一朴洞日記

多岐祐介の老残妄言

最終戦後文学

 井上光晴作品をすべて読破してやろうと、企てた齢ごろがあった。挫折・棚上げのままに了ったけれども。

 年齢で申せば、吉行淳之介安部公房吉本隆明より二歳下で、三島由紀夫より一歳下だが、井上光晴の作風も題材も、より上の世代のいわゆる「第一次戦後文学」作家たちと共通点が多い。いわば最終戦後派文学作家だ。
 炭鉱労働者問題、被差別地区問題、原爆被災者問題、在日朝鮮人問題などに着目して、劣悪な環境下で苦悩する底辺群像を次つぎ描き出した。資質的には長篇作家で、生涯の仕事量も厖大だ。
 早熟な独学少年だった井上は、大学の文学部で学んだタイプとはおよそかけ離れた、労働現場から叩き上げて、のし上った作家だ。日本共産党に入党したというよりも、九州の炭鉱で「ひとり共産党」を実践していたところを、現実の日本共産党が採り込んだといった恰好だった。しかし規律第一の党におとなしく馴染むはずもなく、出世作『書かれざる一章』は内部からの党批判として話題となり、やがて離党することになる。とにかく戦後(昭和後半)日本文学にあって、声の大きなキカン坊といった作家だった。

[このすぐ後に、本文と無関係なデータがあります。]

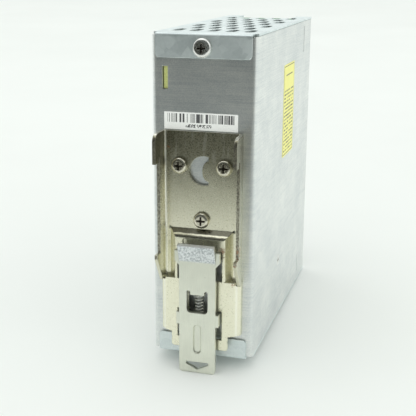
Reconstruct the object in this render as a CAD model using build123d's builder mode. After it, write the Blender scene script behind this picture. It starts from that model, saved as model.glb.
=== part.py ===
"""A slim DIN rail power supply with its rail bracket, latch, clamps and what the case holds inside.

Frame: the origin is the middle of the seat for a 35 mm rail. X runs across the width, +Y points
from the rear wall towards the rail, and +Z is up.
"""

from build123d import *
from math import atan, degrees
import os

os.makedirs("parts", exist_ok=True)

# Case
case_width = 40.0
case_height = 125.2
case_depth = 113.5
half_width = case_width / 2
top_z = case_height / 2
bottom_z = -case_height / 2
rail_standoff = 6.6
rear_y = -rail_standoff
front_y = rear_y - case_depth

# Sheet and board thicknesses
shell_sheet = 1.0
cover_sheet = 0.8
bracket_sheet = 1.2
latch_sheet = 1.5
board_sheet = 1.6
label_sheet = 0.1
gap = 0.1

# 35 mm top hat rail, and the hooks that hold it
rail_height = 35.0
rail_lip = 1.0
rail_slot = 1.5
slot_top_z = rail_height / 2 + gap
ear_depth = 5.0
ear_bottom_z = 15.7

# Fasteners
m3_shank = 1.45
m3_thread_hole = 1.5
m3_clear_hole = 1.7
pan_head = (3.1, 2.1)
cover_screw_head = (3.6, 2.3)

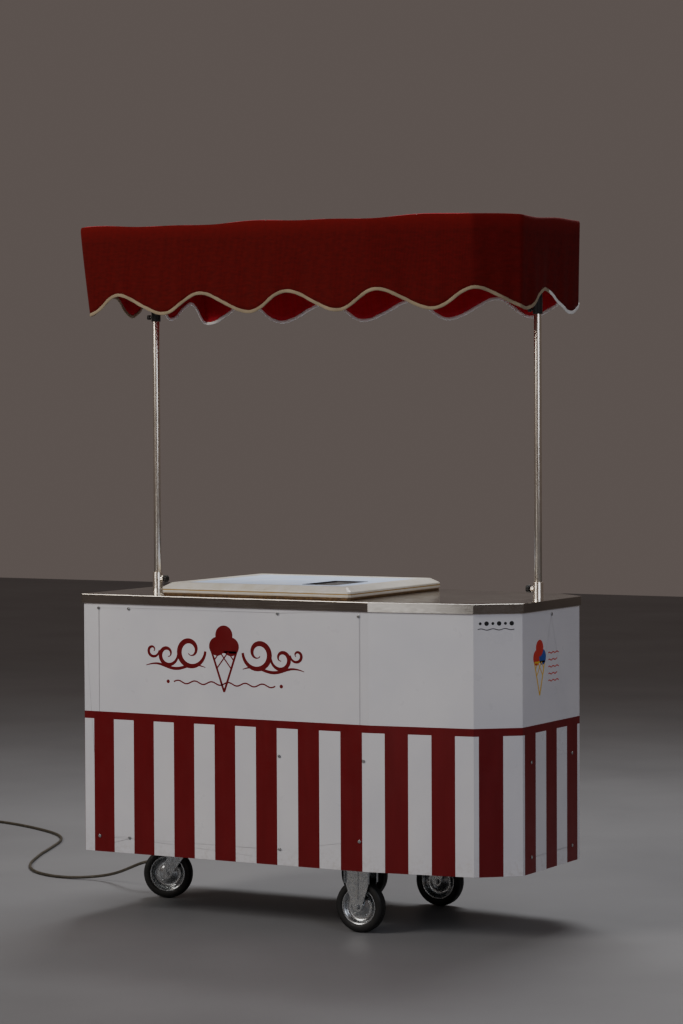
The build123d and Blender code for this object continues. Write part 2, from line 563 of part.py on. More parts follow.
moving_barrels = Part() + [
    hinge_barrel(x - MIDDLE_HALF, x + MIDDLE_HALF, LID_KNUCKLE_R) for x in LID_HINGE_X
]
lid_straps = Part() + [
    Pos(x, LID_Y[1] + STRAP_T / 2, (LID_HINGE_Z + LID_EDGE) / 2)
    * Box(2 * MIDDLE_HALF, STRAP_T, LID_EDGE - LID_HINGE_Z)
    for x in LID_HINGE_X
]
pin_bores = Part() + [
    hinge_barrel(x - MIDDLE_HALF - 6, x + MIDDLE_HALF + 6, LID_PIN_R + BORE_GAP) for x in LID_HINGE_X
]
with BuildPart() as lid_hinge_moving:
    add(moving_barrels)
    add(lid_straps)
    add(pin_bores, mode=Mode.SUBTRACT)
write(lid_hinge_moving, "lid_hinge_moving")

# ---- posts in their sleeves ----
FOOT_T, STOP_T, STOP_GAP, BOSS_R, BOSS_END = 4.0, 10.0, 0.3, 9.0, 24.0
STUD_R, KNOB_R, KNOB_W, KNOB_GAP, POST_END = 4.0, 11.5, 14.0, 2.0, 2228.0
FLUTES, FLUTE_R = 6, 3.6
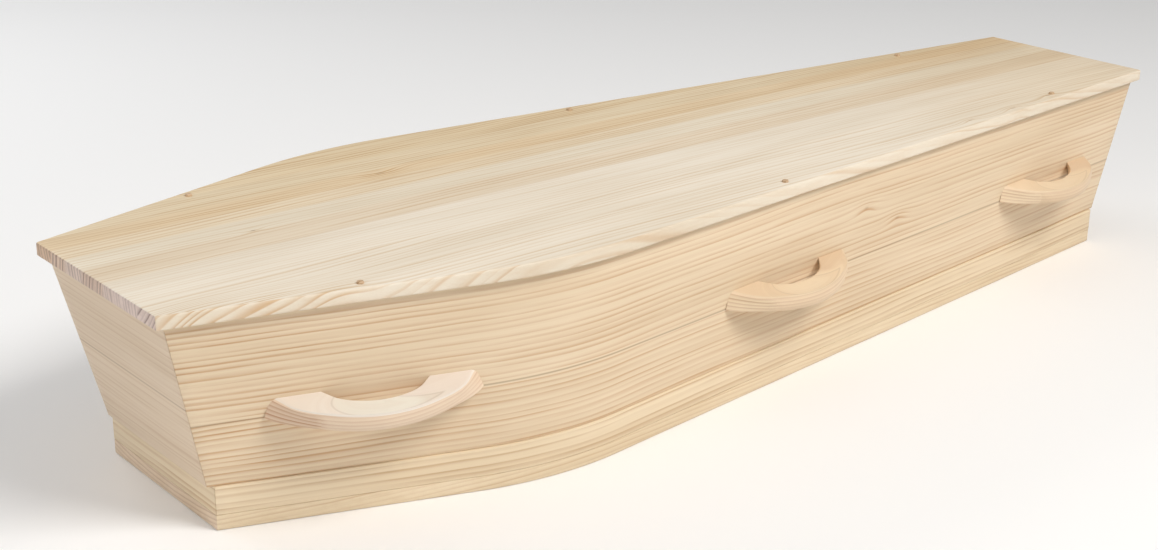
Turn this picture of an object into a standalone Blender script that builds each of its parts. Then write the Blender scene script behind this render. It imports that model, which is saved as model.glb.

 時代の証言として、井上光晴文学が若者から読まれ、再評価される日が来て欲しい。が、この豪快に荒ぶる、ごつい文学を再読する力は、私には残っていまい。『井上光晴作品集』『新作品集』『第三作品集』計十三巻(いずれも勁草書房)を古書肆に出す。
 エッセイ集『幻影なき虚構』、詩集『荒れた海辺』、戯曲集『蜘蛛たち』も出す。『明日』の単行本は二冊あるので、一冊を出す。
 北村 耕と高野斗志美によるそれぞれの『井上光晴論』を付けて出す。政治党派的視点が色濃い論考は、両著が刊行された一九七二年を想えば当然だが、作者歿後の現在から振返って眺めようとすれば、また別の井上光晴論が必要となろう。

 『作品集』第一巻が二冊あるので、一冊は残す。『書かれざる一章』や初期の力作『虚構のクレーン』が収録されてあるからだ。
 『地の群れ』単行本も残す。長崎県佐世保を舞台に、世間の眼から隠れるように身を寄せあって住む原爆症患者たちと、被差別地区の住民たちとが、たがいに差別しあい反目しあう状況下で起きた、痛ましい事件の顚末である。今再読しても、井上光晴の特色が濃密に圧縮された傑作で、アートシアター系で公開された熊井 啓監督による映画化作品も圧巻だった。
 『明日』も一冊は残す。昭和二十年八月八日(投下前日)の長崎市の庶民生活をオムニバス風に淡々と描いた小説で、黒木和雄監督による映画化作品も傑作だ。映画との関係で、読み返したい気が起きるかもしれない。

 『狼火はいまだあがらず』(影書房)を残す。副題は「井上光晴追悼文集」と銘打たれ、諸家が故人を語った追悼文・回想文・人物論・対談などが八十篇ちかくも収録されてある。晩年の井上は、在野の魂をもった後進の育成に熱心だったが、草の根運動的な各地の文学学校の受講生らによる、井上作品のグループ研究も収録されてある。骨を折って広く井上作品を再読せずとも、その文業を懐かしむだけであれば、これ一巻にて足りる。
 この作家の全貌を眺め渡してやろうとの、若き日のわが野心は、果されぬままに了ることとなった。